When a public official takes issue with something I’ve written, they might email, call or contact an editor if they feel particularly aggrieved.
Missouri’s Health Director Dr. Randy Williams took a more unusual approach. Last year, I wrote a column criticizing his department’s effort to track the menstrual cycles of women seeking services at the one remaining Planned Parenthood in Missouri. After reading it, he dropped off a book and a handwritten note for me at my office. It’s a book written by a conservative Republican about loving your enemies.
I’m not going to get into the merits of the book. Suffice it to say that the author wrote a 217-page manifesto decrying the contempt in political rhetoric and never once mentioned how the current occupant of the White House has taken nastiness in public discourse to new lows. It’s kind of like writing a book about the obesity epidemic and leaving out the role of sugar.
At any rate, I read the entire thing.
Since Williams never specified what he found objectionable in my previous column, I’m going to assume by his choice of book and the note quoting Martin Luther King Jr., “I’ve seen too much hate to want to hate,” that perhaps he confused my criticism with hate or contempt toward him personally.
Rest assured, Randy, I don’t hate you.
I do, however, hate what you have been trying to do to women in this state.
When I think about the repeated attempts by the Republicans in Missouri to take away a woman’s legal right to an abortion, I also think about the sanctity of life.
I think about the life of the college student who called me to take her to the hospital after she had been raped multiple times during a spring break trip. I think about standing by her hospital bed and seeing the fear in her eyes that one of her rapists might have impregnated her. I think about a friend who had a pregnancy scare involving a man from a very conservative family. I remember her shock when his vocally “pro-life” parents offered to pay for her abortion. I think about the young woman who told me she had to leave her parents’ house after she found out she was pregnant. The condom her boyfriend was using had broken, and he offered no help to her.

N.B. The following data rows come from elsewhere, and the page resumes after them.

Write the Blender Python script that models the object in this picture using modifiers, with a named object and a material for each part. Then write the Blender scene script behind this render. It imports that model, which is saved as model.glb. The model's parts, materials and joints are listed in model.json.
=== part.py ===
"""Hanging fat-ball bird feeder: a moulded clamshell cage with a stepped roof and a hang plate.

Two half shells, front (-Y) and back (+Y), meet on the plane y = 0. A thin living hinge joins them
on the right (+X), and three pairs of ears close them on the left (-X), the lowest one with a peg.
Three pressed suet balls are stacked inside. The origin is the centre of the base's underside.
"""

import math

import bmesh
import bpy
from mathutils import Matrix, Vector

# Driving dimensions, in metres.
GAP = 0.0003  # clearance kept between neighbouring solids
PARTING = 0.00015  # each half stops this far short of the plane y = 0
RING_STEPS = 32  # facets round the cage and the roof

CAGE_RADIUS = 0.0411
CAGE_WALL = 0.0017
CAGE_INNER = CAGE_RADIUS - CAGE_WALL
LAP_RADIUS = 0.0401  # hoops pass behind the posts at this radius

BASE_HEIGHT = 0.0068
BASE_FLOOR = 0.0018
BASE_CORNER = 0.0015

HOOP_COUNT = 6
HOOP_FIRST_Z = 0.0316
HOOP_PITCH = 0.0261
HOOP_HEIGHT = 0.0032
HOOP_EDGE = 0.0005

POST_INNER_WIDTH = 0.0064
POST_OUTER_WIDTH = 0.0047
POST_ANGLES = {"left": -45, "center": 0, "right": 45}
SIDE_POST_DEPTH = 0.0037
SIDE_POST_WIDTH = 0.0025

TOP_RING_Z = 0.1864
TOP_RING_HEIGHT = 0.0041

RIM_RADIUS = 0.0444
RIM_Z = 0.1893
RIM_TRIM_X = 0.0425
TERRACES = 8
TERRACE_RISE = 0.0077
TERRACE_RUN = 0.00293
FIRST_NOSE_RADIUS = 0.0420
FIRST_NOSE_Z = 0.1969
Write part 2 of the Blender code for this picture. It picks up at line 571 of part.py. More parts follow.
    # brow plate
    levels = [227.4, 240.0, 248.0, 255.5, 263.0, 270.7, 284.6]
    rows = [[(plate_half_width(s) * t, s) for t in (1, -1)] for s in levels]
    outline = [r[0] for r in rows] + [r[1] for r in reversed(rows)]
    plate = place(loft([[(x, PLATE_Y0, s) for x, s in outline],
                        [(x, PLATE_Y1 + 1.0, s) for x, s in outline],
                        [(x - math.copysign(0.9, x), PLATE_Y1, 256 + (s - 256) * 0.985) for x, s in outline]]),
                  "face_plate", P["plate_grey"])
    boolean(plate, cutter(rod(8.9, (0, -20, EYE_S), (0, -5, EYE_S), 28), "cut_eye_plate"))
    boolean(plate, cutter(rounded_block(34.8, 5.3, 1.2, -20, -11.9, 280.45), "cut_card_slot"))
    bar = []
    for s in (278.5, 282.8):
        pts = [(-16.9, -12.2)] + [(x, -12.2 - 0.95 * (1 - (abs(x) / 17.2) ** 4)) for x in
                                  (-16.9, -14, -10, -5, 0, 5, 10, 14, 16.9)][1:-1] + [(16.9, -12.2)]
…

She became homeless -- going from one friend’s house to another -- working a minimum-wage job trying to save up money for the abortion she needed to have any kind of chance at escaping extreme poverty.
These women’s lives matter.
I teach my children the importance and universality of the Golden Rule. If it was your daughter or wife in such a traumatic and difficult situation, how would you want her treated?
Many of us are horrified that our daughters might grow up with fewer rights over their own bodies than we had.
Like you, I’m a person of faith. But I would never seek to impose my religious beliefs about a theological issue on women whose own lives may hang in the balance.
I can respect that getting an abortion is against your religious beliefs.
Thankfully, you will never need to get one.
If I saw the same fervor from state officials toward making sure the 100,000 children dropped from Medicaid in our state had access to health care, it would go a long way toward proving their “pro-life” consistency.
Here’s an area for common ground. Many of us who support a woman’s right to make her own health care decisions also care deeply that all children in our state can go to a doctor, and get medical treatment and medicine when they need it.
I’m all in with you when you want to apply pro-life beliefs there.
You mentioned in your note that you have received death threats and ad hominem attacks in your role. I know how that feels. It’s fascinating to see what the people who call for civility are perfectly willing to overlook from their own side.
If you ever want to discuss the book, feel free to stop by and chat.